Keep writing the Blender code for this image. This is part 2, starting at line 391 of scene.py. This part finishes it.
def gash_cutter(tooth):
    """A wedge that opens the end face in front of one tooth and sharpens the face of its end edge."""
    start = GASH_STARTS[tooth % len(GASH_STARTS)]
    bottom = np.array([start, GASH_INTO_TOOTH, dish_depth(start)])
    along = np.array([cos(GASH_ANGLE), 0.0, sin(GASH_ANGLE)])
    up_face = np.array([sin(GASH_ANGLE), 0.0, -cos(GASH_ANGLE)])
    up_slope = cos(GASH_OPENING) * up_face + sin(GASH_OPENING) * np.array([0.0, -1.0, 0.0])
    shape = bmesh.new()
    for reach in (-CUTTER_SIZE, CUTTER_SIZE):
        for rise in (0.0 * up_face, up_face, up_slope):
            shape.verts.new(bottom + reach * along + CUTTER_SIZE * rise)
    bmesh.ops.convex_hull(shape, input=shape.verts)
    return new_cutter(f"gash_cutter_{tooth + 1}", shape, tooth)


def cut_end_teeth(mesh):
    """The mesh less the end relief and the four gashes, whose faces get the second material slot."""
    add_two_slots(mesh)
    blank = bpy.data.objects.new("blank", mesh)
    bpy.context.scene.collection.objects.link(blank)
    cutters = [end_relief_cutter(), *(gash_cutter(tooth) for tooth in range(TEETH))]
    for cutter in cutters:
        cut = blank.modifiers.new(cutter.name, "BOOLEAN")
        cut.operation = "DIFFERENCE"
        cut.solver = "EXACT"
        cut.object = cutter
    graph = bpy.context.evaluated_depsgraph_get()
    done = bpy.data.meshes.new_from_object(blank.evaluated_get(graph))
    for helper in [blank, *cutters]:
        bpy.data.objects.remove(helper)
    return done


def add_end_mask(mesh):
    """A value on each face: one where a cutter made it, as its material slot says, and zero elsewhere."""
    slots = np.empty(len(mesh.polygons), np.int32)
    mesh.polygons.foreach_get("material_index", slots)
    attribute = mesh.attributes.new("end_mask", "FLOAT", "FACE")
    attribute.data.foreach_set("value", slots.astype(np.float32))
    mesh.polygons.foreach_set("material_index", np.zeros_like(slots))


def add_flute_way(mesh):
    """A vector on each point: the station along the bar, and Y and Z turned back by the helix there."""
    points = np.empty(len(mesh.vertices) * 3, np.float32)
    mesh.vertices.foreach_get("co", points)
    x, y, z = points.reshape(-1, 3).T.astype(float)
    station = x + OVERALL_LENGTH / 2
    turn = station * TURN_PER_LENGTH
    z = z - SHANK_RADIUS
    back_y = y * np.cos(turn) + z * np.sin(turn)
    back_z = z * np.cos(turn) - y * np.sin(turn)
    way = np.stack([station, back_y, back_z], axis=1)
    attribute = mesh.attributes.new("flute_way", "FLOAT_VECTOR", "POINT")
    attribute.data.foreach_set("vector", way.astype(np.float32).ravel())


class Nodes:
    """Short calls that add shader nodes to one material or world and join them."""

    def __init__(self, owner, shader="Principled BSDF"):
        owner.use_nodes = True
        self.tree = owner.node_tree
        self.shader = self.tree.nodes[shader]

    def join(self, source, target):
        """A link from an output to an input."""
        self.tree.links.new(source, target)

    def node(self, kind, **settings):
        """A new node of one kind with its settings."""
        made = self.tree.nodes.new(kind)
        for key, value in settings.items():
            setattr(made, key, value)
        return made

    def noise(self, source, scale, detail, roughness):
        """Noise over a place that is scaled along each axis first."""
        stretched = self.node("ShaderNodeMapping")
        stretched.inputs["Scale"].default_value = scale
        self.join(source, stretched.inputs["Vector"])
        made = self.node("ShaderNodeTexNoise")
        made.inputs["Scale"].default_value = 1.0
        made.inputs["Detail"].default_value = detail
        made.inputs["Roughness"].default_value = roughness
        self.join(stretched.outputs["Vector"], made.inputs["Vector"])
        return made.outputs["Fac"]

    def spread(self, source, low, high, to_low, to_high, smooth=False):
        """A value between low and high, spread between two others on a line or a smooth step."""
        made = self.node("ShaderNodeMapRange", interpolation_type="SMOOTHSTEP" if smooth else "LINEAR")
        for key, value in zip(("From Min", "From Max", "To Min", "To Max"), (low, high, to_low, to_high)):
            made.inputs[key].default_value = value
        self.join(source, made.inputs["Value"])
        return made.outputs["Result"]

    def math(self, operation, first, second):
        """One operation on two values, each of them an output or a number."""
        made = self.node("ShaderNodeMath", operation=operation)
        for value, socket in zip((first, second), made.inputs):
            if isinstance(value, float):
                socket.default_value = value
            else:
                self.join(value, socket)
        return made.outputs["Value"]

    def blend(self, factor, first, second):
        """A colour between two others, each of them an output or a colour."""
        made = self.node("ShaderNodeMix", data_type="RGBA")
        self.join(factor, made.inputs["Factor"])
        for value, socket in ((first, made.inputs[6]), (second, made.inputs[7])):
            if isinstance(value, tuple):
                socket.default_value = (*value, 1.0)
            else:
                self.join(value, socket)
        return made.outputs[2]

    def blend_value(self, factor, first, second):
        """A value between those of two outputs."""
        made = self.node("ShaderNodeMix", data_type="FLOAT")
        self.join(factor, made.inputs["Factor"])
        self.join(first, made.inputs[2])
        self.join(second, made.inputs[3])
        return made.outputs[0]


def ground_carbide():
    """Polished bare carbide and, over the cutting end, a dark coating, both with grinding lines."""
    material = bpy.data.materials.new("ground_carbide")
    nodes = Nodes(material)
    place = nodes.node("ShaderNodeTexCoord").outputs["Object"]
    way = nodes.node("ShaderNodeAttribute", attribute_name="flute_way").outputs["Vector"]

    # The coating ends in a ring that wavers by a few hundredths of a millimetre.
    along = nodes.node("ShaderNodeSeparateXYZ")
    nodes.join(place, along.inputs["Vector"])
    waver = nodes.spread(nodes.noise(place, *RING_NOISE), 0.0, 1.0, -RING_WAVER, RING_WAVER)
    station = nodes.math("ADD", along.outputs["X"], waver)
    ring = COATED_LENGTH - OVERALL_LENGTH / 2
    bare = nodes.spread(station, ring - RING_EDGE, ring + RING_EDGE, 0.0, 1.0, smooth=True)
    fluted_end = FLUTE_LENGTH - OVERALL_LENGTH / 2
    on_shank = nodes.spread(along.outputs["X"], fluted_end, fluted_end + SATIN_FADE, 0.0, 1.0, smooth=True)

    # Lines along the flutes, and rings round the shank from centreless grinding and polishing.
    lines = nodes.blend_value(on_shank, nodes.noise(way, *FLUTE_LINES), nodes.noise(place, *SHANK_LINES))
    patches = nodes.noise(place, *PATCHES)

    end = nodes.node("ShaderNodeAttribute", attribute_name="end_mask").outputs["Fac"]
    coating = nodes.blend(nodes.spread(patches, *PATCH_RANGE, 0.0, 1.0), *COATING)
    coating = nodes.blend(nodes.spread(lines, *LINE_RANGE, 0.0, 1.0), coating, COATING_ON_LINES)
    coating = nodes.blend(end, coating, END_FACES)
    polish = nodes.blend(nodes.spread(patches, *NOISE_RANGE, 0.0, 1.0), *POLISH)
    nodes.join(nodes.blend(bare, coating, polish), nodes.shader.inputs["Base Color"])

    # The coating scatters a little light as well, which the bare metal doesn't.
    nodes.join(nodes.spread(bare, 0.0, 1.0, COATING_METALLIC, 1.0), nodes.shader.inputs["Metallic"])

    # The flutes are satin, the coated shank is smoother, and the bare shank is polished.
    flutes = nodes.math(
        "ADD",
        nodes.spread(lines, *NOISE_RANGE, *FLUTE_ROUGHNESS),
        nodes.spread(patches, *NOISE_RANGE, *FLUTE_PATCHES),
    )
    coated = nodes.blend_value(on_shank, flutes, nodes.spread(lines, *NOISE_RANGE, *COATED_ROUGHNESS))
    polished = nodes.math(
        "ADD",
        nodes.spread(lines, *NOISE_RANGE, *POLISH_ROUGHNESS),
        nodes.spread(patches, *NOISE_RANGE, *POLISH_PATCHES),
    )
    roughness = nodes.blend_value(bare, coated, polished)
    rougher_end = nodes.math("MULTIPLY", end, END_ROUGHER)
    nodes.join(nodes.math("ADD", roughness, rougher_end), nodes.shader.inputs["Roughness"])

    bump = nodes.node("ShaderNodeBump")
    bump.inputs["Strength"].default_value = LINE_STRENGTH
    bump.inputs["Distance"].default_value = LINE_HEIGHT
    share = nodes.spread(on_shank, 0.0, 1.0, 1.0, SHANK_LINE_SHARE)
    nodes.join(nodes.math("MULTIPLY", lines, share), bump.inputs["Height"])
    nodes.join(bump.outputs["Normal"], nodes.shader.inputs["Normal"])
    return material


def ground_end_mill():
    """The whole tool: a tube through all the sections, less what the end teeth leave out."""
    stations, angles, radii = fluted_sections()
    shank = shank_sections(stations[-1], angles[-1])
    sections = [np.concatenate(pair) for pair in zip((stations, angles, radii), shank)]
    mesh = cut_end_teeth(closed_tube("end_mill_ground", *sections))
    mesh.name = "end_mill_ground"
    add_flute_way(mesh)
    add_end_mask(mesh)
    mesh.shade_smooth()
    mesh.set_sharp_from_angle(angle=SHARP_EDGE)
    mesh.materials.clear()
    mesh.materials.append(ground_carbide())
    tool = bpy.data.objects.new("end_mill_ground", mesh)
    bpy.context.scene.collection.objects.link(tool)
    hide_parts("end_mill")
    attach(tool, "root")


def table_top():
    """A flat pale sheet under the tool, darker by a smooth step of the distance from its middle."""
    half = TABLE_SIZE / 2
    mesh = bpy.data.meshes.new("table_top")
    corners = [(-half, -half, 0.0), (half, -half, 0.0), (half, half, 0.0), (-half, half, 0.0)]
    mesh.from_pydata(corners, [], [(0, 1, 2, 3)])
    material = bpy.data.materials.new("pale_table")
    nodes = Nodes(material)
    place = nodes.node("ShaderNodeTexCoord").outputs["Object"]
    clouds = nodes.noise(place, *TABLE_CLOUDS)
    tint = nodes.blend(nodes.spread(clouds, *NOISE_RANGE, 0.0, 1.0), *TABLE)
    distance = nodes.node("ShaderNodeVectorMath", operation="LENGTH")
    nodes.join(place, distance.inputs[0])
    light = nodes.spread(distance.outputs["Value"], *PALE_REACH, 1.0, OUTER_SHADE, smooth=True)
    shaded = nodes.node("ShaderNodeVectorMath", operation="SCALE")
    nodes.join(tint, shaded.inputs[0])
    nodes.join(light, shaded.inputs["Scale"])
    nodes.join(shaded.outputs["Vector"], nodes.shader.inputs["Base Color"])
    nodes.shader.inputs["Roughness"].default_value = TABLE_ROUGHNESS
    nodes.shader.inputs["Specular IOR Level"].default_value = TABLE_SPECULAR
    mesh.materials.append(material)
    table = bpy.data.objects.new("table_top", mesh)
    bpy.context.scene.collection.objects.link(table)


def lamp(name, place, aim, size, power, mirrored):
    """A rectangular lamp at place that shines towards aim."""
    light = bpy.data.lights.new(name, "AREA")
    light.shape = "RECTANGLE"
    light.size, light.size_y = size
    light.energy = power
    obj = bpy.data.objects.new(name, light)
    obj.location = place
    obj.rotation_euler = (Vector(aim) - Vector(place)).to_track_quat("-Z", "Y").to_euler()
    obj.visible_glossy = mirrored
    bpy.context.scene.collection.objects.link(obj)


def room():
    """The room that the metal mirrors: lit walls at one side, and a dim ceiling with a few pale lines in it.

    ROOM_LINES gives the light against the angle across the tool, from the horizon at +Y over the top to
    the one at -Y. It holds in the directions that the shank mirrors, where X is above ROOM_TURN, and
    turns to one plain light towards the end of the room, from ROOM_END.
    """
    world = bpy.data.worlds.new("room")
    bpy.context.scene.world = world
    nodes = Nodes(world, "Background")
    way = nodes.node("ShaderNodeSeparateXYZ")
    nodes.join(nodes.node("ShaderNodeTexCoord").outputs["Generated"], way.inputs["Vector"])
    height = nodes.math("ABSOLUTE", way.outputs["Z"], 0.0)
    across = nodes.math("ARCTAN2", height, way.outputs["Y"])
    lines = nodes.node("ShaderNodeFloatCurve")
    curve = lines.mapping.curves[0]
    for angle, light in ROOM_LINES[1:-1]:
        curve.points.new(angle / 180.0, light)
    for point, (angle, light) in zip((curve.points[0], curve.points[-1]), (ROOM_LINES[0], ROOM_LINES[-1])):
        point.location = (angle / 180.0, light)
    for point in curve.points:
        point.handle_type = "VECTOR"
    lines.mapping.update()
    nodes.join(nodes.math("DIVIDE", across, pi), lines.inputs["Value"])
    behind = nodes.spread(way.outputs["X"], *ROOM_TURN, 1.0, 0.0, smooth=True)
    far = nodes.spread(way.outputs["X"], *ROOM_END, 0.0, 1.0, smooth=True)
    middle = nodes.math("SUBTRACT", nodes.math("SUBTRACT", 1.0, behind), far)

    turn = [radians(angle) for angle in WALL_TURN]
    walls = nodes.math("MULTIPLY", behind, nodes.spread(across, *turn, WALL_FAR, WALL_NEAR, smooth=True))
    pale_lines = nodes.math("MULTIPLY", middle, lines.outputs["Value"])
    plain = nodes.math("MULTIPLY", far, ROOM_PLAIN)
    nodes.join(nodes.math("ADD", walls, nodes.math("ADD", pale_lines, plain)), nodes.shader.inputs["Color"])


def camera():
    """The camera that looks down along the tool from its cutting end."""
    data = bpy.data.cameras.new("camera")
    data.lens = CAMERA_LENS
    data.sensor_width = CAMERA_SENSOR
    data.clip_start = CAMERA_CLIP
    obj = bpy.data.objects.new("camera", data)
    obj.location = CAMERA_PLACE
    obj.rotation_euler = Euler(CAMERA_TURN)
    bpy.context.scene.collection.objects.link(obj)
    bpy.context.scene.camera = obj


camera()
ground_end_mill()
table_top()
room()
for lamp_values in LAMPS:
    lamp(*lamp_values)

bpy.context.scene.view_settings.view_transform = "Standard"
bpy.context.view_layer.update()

● ● ●

Problem description
Using the listing above, show every line that includes the string "tool".

Written reply
    """The whole tool: a tube through all the sections, less what the end teeth leave out."""
    tool = bpy.data.objects.new("end_mill_ground", mesh)
    bpy.context.scene.collection.objects.link(tool)
    attach(tool, "root")
    """A flat pale sheet under the tool, darker by a smooth step of the distance from its middle."""
    ROOM_LINES gives the light against the angle across the tool, from the horizon at +Y over the top to
    """The camera that looks down along the tool from its cutting end."""